The developers over at Asobo have been hard at work at patching up some serious bugs and glitches found in Microsoft Flight Simulator. Some of these issues only presented themselves after the recent Japan update. Nevertheless, the list of fixes to Microsoft Flight Simulator reveal that a lot of major holes have been plugged via the new 22.214.171.124 patch.
For starters, opening the VFR map for navigation will no longer result in the sim crashing. I had the toggle disabled just to avoid any accidental crashing, so now I can finally use it again.

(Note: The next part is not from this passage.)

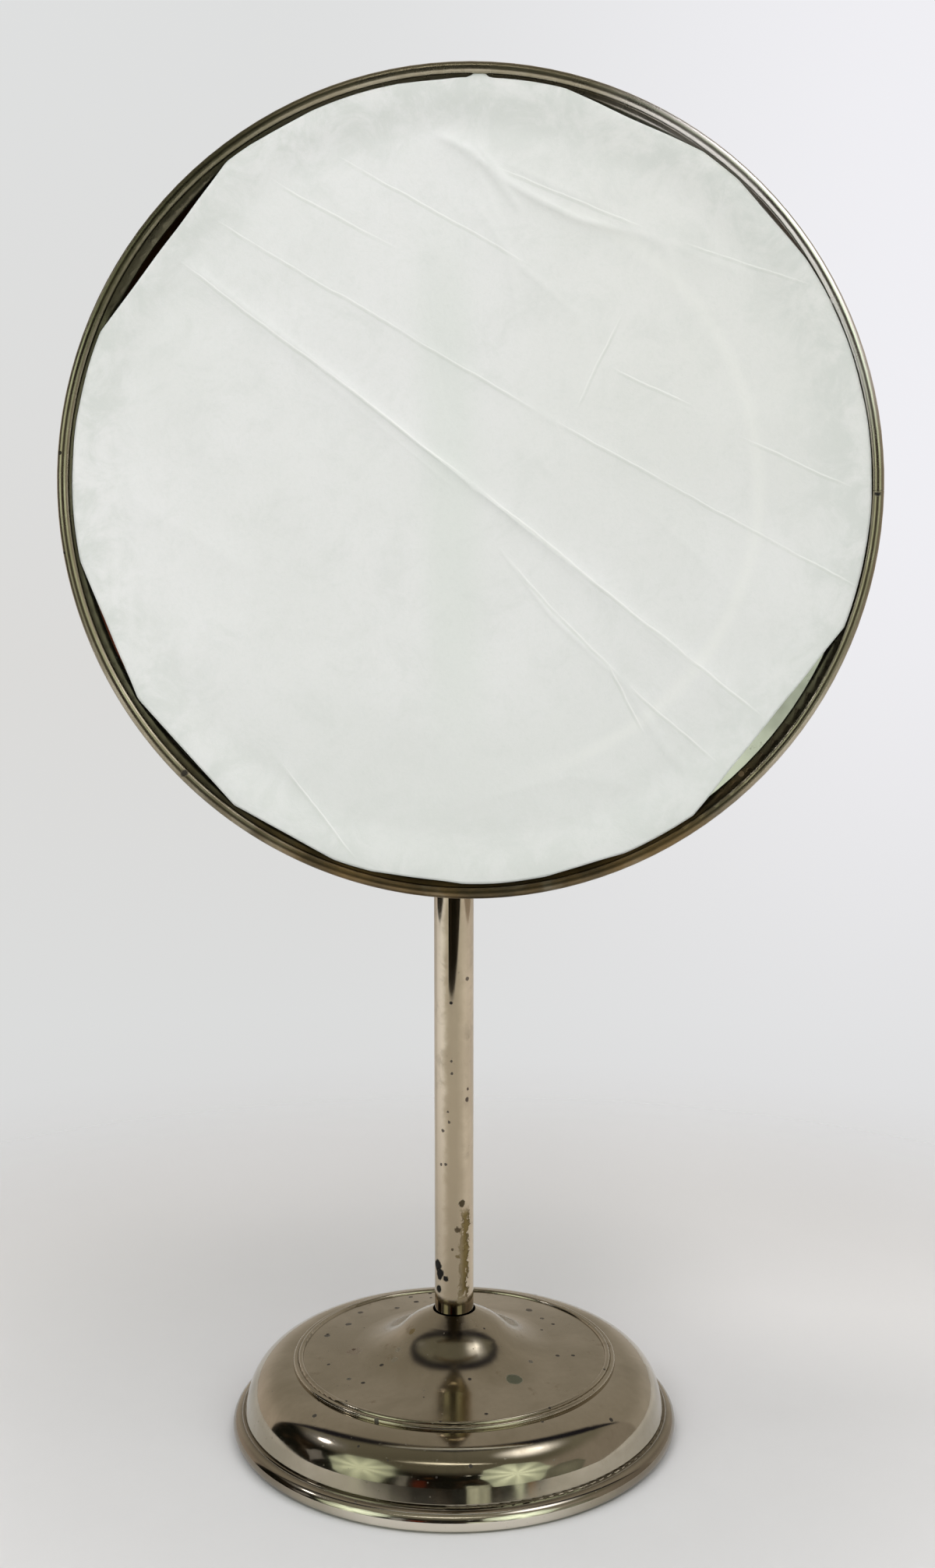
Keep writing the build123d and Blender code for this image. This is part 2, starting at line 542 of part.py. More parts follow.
# ---------------------------------------------------------------- head
def rim():
    """Rolled rim: round bead, lip over the glass, side wall and a crimped rear edge, with its seam."""
    bead_r = RIM_R - RIM_BEAD_R
    bead = Pos(bead_r, RIM_BEAD_R) * Circle(RIM_BEAD_R)
    crease_r = RIM_R - 2 * RIM_BEAD_R
    crown = (crease_r - LIP_WIDTH * LIP_CROWN[0], LIP_TOP + LIP_FALL * LIP_CROWN[1])
    lip = closed_face(
        Line((bead_r, LIP_TOP), (crease_r, LIP_TOP)),
        ThreePointArc((crease_r, LIP_TOP), crown, (LIP_R, GLASS_S - RIM_SHEET)),
        Line((LIP_R, GLASS_S - RIM_SHEET), (LIP_R, GLASS_S - PACK_GAP)),
        Line((LIP_R, GLASS_S - PACK_GAP), (bead_r, GLASS_S - PACK_GAP)),
        Line((bead_r, GLASS_S - PACK_GAP), (bead_r, LIP_TOP)),
    )
    wall = polygon_face([
        (RIM_WALL_IN, RIM_BEAD_R), (RIM_WALL_OUT, RIM_BEAD_R), (RIM_WALL_OUT, RIM_DEPTH - RIM_EDGE_CUT),
        (RIM_WALL_OUT - RIM_EDGE_CUT, RIM_DEPTH), (RIM_WALL_IN, RIM_DEPTH),
    ])
    crimp = polygon_face([
        (RIM_WALL_IN - CRIMP_WIDTH, CRIMP_S), (RIM_WALL_OUT - RIM_EDGE_CUT, CRIMP_S),
        (RIM_WALL_OUT - RIM_EDGE_CUT, RIM_DEPTH), (RIM_WALL_IN - CRIMP_WIDTH, RIM_DEPTH),
    ])
    ring = turned_head(bead + lip + wall + crimp)
    reach = 2 * (RIM_R - LIP_R)
    seam_place = Pos(LUG_MID_X + RIM_R - reach / 4, FRONT_Y + RIM_DEPTH / 2, PIVOT_Z)
    return ring - seam_place * Box(reach, 2 * RIM_DEPTH, RIM_SEAM)


def mirror_glass():
    """Silvered plate glass with a small ground edge."""
    back = GLASS_S + GLASS_T
    return turned_head(polygon_face([
        (0, GLASS_S), (GLASS_R - GLASS_GRIND, GLASS_S), (GLASS_R, GLASS_S + GLASS_GRIND),
        (GLASS_R, back - GLASS_GRIND), (GLASS_R - GLASS_GRIND, back), (0, back),
    ]))


def backing_card():
    return ring_head(0, GLASS_R, CARD_S, CARD_S + CARD_T)


def back_pan():
    """Pressed back with a flat flange and a raised field that carries the bracket."""
    flange_r = PAN_R - PAN_FLANGE
    field_r = flange_r - PAN_SLOPE
    behind = PAN_S + PAN_SHEET
    pan = turned_head(polygon_face([
        (0, PAN_BACK_S), (field_r, PAN_BACK_S), (flange_r, behind), (PAN_R, behind), (PAN_R, PAN_S),
        (flange_r - PAN_BEND, PAN_S), (field_r - PAN_BEND, PAN_BACK_S - PAN_SHEET),
        (0, PAN_BACK_S - PAN_SHEET),
    ]))
    return pan - rivet_set(RIVET_R + RUN_GAP, PAN_BACK_S - PAN_SHEET - CUT_OVER, PAN_BACK_S + CUT_OVER)


def paper_cover():
    """Thin sheet laid over the glass, cut roughly round with straight snips."""
    back = LIP_TOP - PAPER_GAP
    centre = (LUG_MID_X + PAPER_SHIFT[0], FRONT_Y + back - PAPER_T / 2, PIVOT_Z + PAPER_SHIFT[1])
    sheet = Pos(*centre) * Rot(90, 0, 0) * Cylinder(PAPER_R, PAPER_T)
    for degrees, depth in PAPER_CUTS:
        angle = math.radians(degrees)
        reach = GLASS_R - depth + PAPER_R / 2
        place = Pos(LUG_MID_X + reach * math.cos(angle), centre[1], PIVOT_Z + reach * math.sin(angle))
        sheet = sheet - place * Rot(0, -degrees, 0) * Box(PAPER_R, 4 * PAPER_T, 2 * PAPER_R)
    return sheet


# ---------------------------------------------------------------- write the pieces
PIECES = (
    base_shell, base_weight, felt_pad, rod_washer, rod_nut,
    tie_rod, foot_bush, stem_tube, top_bush, swivel_screw,
    swivel_knuckle, friction_washer, spring_washer, thumb_nut, hinge_bolt,
    tilt_bracket, bracket_rivets, rivet_washers,
    rim, mirror_glass, backing_card, back_pan, paper_cover,
)

os.makedirs("parts", exist_ok=True)
for piece in PIECES:
    save(piece(), piece.__name__)
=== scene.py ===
"""Looks of the pedestal mirror: materials, the creased paper over the glass, floor, light and camera."""
import math

import bpy
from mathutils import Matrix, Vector, noise

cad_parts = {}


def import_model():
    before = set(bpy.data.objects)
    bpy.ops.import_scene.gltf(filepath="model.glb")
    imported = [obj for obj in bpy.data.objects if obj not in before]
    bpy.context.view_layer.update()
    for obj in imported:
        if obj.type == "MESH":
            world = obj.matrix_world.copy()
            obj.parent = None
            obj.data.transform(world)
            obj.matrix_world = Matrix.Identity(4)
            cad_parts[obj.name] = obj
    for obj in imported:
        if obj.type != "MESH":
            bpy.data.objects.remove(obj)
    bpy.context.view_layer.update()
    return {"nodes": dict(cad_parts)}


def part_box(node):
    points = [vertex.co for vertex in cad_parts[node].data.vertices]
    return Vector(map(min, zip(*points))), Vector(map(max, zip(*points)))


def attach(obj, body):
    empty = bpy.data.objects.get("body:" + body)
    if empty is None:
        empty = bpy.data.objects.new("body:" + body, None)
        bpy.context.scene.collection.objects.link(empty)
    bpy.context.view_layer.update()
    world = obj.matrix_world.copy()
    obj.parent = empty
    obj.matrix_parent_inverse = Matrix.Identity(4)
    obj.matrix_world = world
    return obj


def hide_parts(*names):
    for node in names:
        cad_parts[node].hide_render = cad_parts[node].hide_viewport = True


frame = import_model()
NODES = frame["nodes"]
MM = 0.001

# ---------------------------------------------------------------- places read from the frame
GLASS_LOW, GLASS_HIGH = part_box("mirror_glass")
RIM_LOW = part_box("rim")[0]
STEM_LOW, STEM_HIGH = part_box("stem_tube")
HEAD_X = (GLASS_LOW.x + GLASS_HIGH.x) / 2
HEAD_Z = (GLASS_LOW.z + GLASS_HIGH.z) / 2
STEM_R = (STEM_HIGH.x - STEM_LOW.x) / 2

# ---------------------------------------------------------------- camera, light and floor
CAMERA_AT = (4.37 * MM, -541.65 * MM, 268.2 * MM)
CAMERA_DOWN = 6.03          # degrees below level
CAMERA_LENS = 39.35         # mm on a 36 mm long side
# Table top in metres: its front edge lies askew, and the paper on it runs further forward at the left.
FLOOR_CORNERS = [(0.9, -0.845), (0.9, 1.3), (-0.9, 1.3), (-0.9, -1.5), (-0.33, -0.56)]
FLOOR_SOLID_R = 0.20        # round the stem the floor is fully seen
FLOOR_FADE_R = 0.46         # and from here the camera sees the backdrop
LAMP_AIM = (0.0, 0.0, 0.12)     # the lamps shine at the lower stem
SOFT_AIM = (0.0, 0.0, 0.2)
SOFT_WATTS = 13.2
HAIRLINE_FADE = 12.0 * MM   # a hairline crease fades out over this length at each end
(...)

Less crashes in Microsoft Flight Simulator
Another major issue that’s been knocked out is the digital screens in certain aircraft panels shutting down without warning. It was particularly critical, as it often led to avionics and knobs/switches turning off without user input. I experienced this problem in the Airbus A320neo, King Air 350i, TBM 830, and Beechcraft Baron. Now you should be able to throw the autopilot on and step away for a bit if necessary. You also shouldn’t have to worry about the aircraft taking a nosedive due to the systems failing.
A few other problems that are now corrected include the reduction of oscillation when autopilot is enabled in some planes. Some players have labeled this as being the “dance of death” due to how some planes like the Cessna Citation CJ4 and Longitude would perform due to their violent shaking when trying to hold their altitude via autopilot.
One more problem that’s been rectified is that certain areas had autogen buildings that were too tall. Those have been cut down and brought back to normal with his patch.
To find out about all the little nooks and crannies that have been taken care of in patch 126.96.36.199, you can check out the official post on the Microsoft Flight Simulator website.
The new update for Microsoft Flight Simulator is available to download now on both the Microsoft Store and Steam.